- Exercise aim
Look through the listing and locate every line containing the word "this"; copy those lines.

-- Begin Raw records --

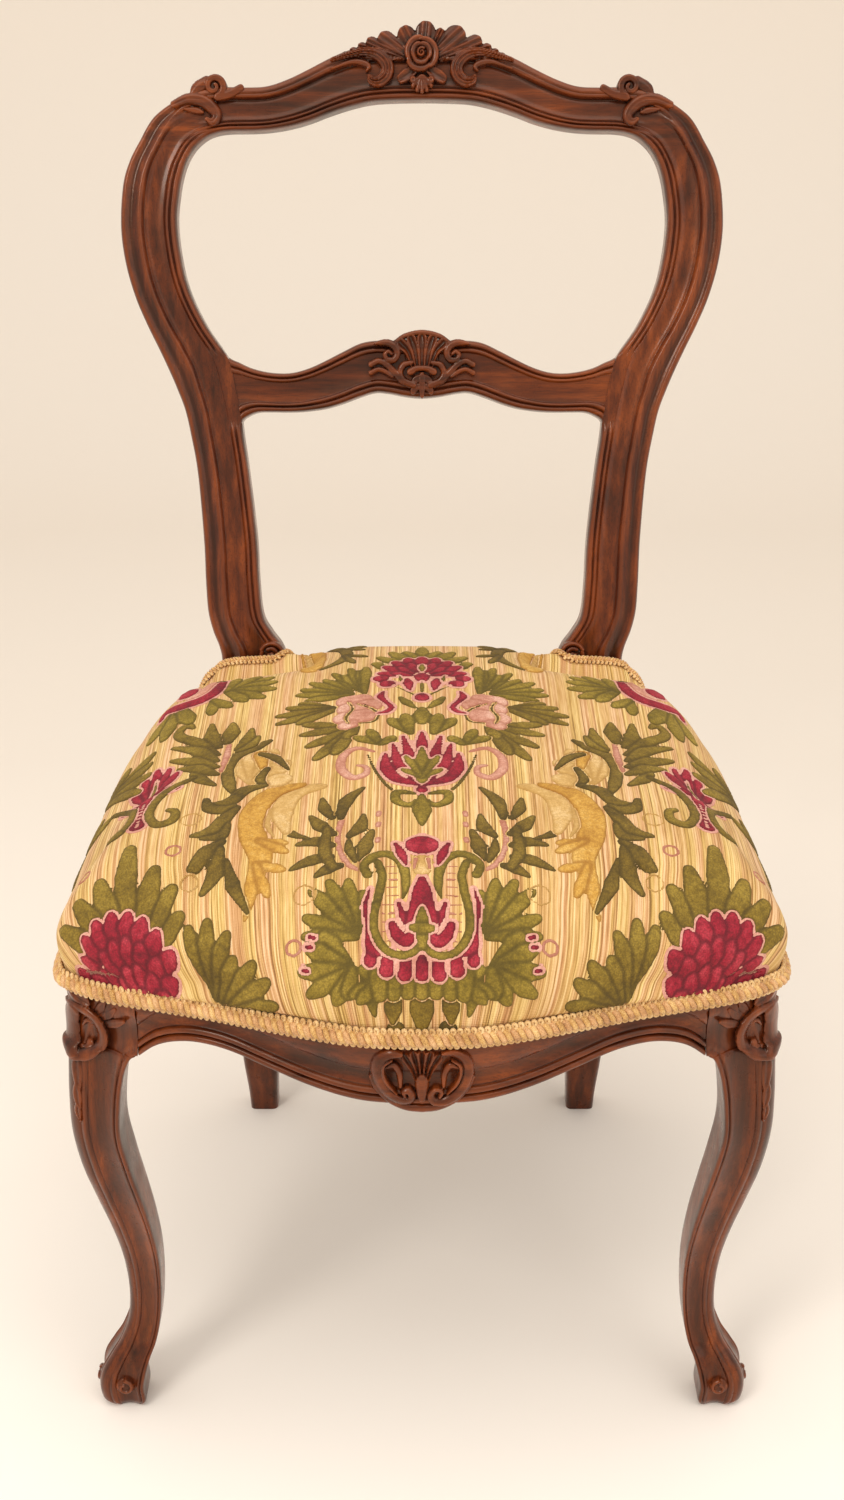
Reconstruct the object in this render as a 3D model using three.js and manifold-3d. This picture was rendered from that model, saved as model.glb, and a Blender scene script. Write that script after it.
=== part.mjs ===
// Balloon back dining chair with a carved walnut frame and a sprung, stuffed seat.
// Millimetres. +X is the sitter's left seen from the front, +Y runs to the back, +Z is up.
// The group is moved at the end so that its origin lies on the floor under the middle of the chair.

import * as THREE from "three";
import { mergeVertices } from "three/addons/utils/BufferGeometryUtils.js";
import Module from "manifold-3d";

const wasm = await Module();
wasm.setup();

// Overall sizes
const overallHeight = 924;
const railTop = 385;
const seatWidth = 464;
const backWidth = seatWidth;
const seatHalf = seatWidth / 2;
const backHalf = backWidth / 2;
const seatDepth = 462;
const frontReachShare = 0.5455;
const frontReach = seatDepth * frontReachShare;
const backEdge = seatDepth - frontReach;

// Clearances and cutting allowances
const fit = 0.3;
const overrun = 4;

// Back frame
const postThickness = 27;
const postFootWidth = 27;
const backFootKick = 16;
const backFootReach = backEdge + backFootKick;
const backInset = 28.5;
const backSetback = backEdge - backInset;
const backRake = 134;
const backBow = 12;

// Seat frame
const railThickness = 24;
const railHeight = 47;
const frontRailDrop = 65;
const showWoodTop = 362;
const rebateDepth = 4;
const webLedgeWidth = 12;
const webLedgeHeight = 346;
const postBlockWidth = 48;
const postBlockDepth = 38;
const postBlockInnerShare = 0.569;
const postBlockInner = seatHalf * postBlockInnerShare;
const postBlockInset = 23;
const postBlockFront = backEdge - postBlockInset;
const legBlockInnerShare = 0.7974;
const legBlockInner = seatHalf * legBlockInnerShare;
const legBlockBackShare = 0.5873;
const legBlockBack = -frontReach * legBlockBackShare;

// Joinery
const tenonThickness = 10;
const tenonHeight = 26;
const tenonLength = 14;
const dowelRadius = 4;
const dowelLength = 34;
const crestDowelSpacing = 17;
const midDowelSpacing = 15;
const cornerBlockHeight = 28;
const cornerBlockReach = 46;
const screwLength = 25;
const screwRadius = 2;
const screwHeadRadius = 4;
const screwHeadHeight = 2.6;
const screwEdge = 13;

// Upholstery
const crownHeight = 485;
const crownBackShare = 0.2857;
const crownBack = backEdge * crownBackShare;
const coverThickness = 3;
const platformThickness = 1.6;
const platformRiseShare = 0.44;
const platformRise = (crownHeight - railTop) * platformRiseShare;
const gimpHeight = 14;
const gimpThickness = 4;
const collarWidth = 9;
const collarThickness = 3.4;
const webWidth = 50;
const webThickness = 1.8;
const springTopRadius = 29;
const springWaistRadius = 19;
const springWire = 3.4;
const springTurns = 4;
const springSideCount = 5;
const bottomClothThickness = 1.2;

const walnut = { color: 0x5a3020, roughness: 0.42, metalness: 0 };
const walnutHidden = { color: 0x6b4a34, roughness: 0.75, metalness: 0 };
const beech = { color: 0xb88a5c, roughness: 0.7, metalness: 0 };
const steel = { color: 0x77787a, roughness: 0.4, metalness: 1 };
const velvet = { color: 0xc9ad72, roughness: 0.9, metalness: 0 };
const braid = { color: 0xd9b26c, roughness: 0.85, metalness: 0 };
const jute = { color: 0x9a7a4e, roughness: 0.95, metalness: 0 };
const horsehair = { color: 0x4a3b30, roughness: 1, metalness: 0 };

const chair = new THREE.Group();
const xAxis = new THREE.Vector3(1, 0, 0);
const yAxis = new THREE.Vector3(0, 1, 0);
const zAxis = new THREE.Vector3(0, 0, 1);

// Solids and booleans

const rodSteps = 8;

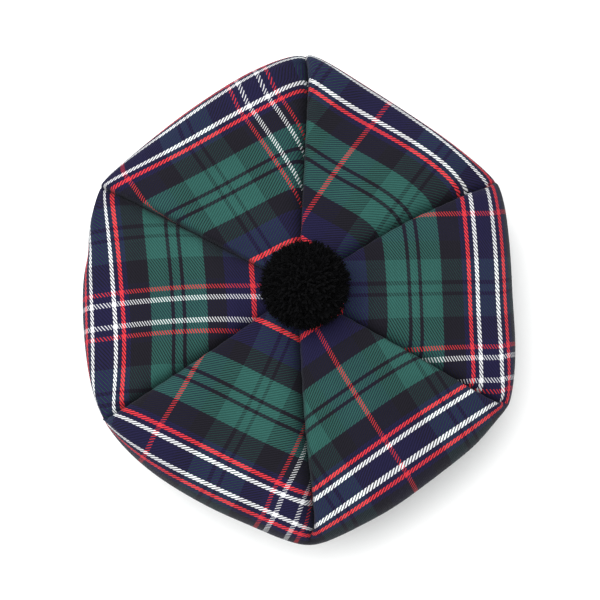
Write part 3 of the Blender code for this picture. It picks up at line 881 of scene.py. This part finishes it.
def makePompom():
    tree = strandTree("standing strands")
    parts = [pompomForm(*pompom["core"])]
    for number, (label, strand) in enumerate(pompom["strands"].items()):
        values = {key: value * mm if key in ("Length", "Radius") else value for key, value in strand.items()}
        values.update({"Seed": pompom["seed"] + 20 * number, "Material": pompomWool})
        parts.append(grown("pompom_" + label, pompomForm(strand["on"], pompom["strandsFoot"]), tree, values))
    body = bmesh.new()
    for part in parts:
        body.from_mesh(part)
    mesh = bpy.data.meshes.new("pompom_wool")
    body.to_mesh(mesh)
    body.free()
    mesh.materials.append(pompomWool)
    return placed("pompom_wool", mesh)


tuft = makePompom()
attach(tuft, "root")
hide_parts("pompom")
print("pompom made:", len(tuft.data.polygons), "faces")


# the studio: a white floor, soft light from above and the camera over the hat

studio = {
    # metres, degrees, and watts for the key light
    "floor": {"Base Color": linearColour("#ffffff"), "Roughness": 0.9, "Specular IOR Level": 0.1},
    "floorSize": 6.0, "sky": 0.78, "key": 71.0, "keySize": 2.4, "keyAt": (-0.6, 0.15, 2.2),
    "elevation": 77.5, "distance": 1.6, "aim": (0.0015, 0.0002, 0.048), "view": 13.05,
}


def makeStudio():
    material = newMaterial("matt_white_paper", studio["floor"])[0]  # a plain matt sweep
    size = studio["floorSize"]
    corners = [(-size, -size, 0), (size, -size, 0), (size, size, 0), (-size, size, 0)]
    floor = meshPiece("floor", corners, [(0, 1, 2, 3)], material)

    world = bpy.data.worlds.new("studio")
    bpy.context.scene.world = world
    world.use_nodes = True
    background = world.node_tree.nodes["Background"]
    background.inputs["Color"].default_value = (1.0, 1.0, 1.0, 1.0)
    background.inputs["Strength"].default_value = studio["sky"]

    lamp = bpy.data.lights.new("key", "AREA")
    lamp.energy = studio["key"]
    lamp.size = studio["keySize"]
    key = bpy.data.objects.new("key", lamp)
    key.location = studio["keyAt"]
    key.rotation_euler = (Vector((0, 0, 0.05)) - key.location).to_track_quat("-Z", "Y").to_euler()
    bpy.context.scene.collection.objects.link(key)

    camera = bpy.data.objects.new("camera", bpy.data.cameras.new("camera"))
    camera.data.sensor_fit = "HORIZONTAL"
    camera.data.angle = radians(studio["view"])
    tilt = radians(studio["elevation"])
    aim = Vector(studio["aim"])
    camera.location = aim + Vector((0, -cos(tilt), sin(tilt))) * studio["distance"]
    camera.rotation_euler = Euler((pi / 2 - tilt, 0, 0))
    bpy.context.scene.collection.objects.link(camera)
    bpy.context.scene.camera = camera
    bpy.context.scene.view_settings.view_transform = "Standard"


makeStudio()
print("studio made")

-- End Raw records --
-- Begin Raw records --

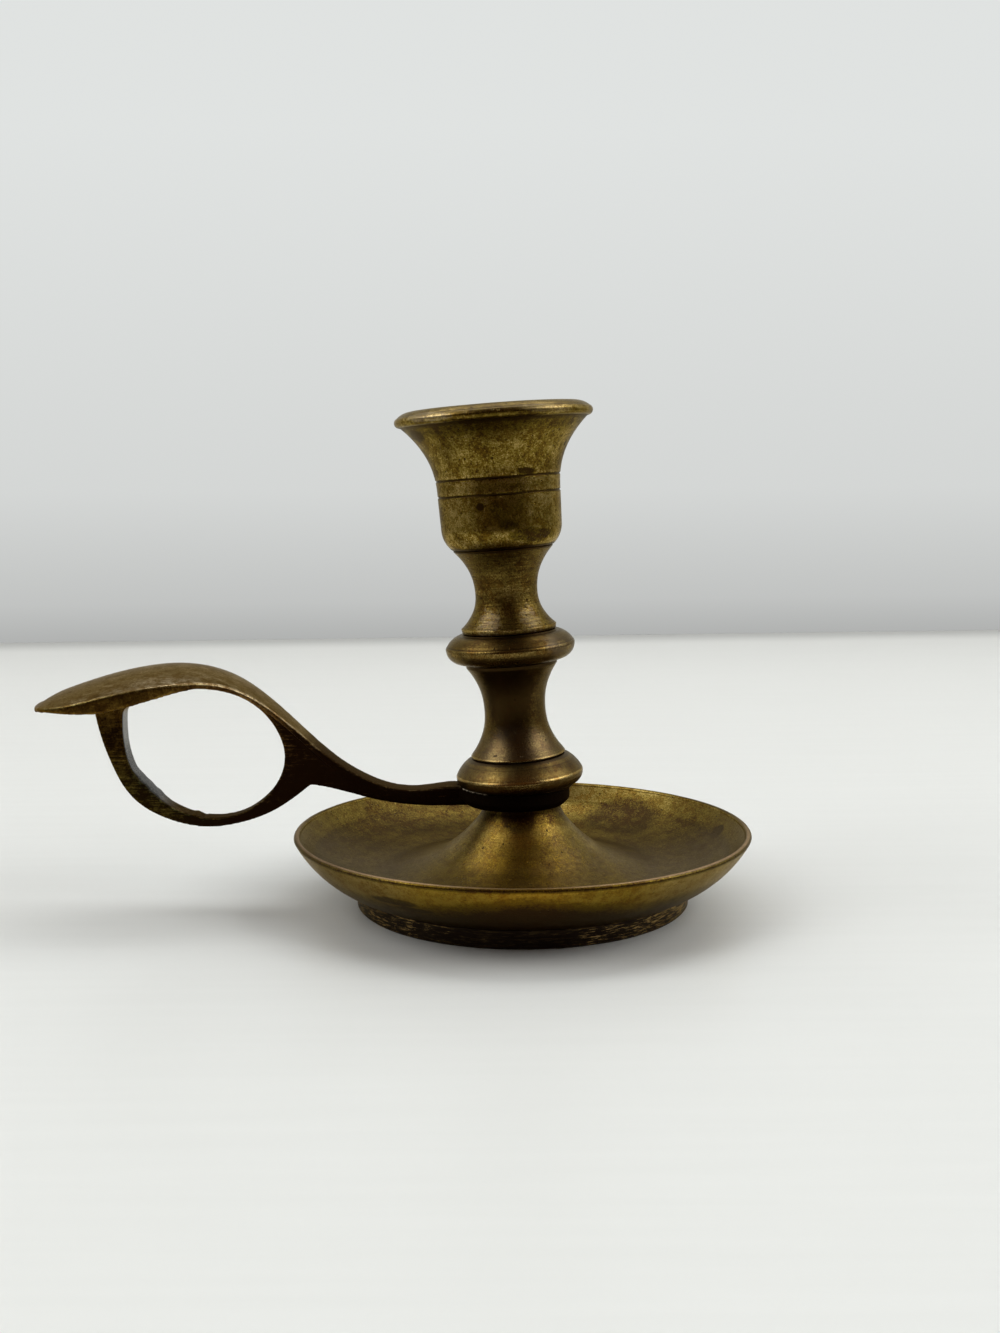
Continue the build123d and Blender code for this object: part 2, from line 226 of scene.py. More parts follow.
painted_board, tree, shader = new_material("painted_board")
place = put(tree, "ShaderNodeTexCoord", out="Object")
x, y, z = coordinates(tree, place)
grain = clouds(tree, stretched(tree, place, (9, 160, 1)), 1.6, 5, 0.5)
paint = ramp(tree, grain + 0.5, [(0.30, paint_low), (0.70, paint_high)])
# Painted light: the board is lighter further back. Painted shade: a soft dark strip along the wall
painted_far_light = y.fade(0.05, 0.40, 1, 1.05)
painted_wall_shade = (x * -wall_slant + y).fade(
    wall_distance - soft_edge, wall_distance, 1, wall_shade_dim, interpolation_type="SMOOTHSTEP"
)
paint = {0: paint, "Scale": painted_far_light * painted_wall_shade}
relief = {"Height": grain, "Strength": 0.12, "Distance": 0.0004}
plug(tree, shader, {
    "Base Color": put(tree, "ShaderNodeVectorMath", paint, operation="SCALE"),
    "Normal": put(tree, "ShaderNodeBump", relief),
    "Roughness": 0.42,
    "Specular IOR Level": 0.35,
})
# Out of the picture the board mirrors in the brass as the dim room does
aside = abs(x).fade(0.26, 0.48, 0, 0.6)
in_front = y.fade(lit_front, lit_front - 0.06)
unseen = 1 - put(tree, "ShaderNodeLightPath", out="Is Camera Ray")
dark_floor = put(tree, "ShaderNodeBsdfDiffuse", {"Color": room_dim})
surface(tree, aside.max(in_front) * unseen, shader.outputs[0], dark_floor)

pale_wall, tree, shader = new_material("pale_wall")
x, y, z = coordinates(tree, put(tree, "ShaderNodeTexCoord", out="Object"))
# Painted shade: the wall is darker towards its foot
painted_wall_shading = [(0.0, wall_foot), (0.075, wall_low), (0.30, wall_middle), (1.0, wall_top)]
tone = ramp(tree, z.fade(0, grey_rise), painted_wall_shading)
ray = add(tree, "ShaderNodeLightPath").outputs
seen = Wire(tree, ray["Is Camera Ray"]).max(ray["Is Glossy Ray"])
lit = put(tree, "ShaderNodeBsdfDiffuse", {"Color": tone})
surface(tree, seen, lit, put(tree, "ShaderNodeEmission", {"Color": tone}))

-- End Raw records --

- Solution below
Reconstruct the object in this render as a 3D model using three.js and manifold-3d. This picture was rendered from that model, saved as model.glb, and a Blender scene script. Write that script after it.
Write part 3 of the Blender code for this picture. It picks up at line 881 of scene.py. This part finishes it.
Continue the build123d and Blender code for this object: part 2, from line 226 of scene.py. More parts follow.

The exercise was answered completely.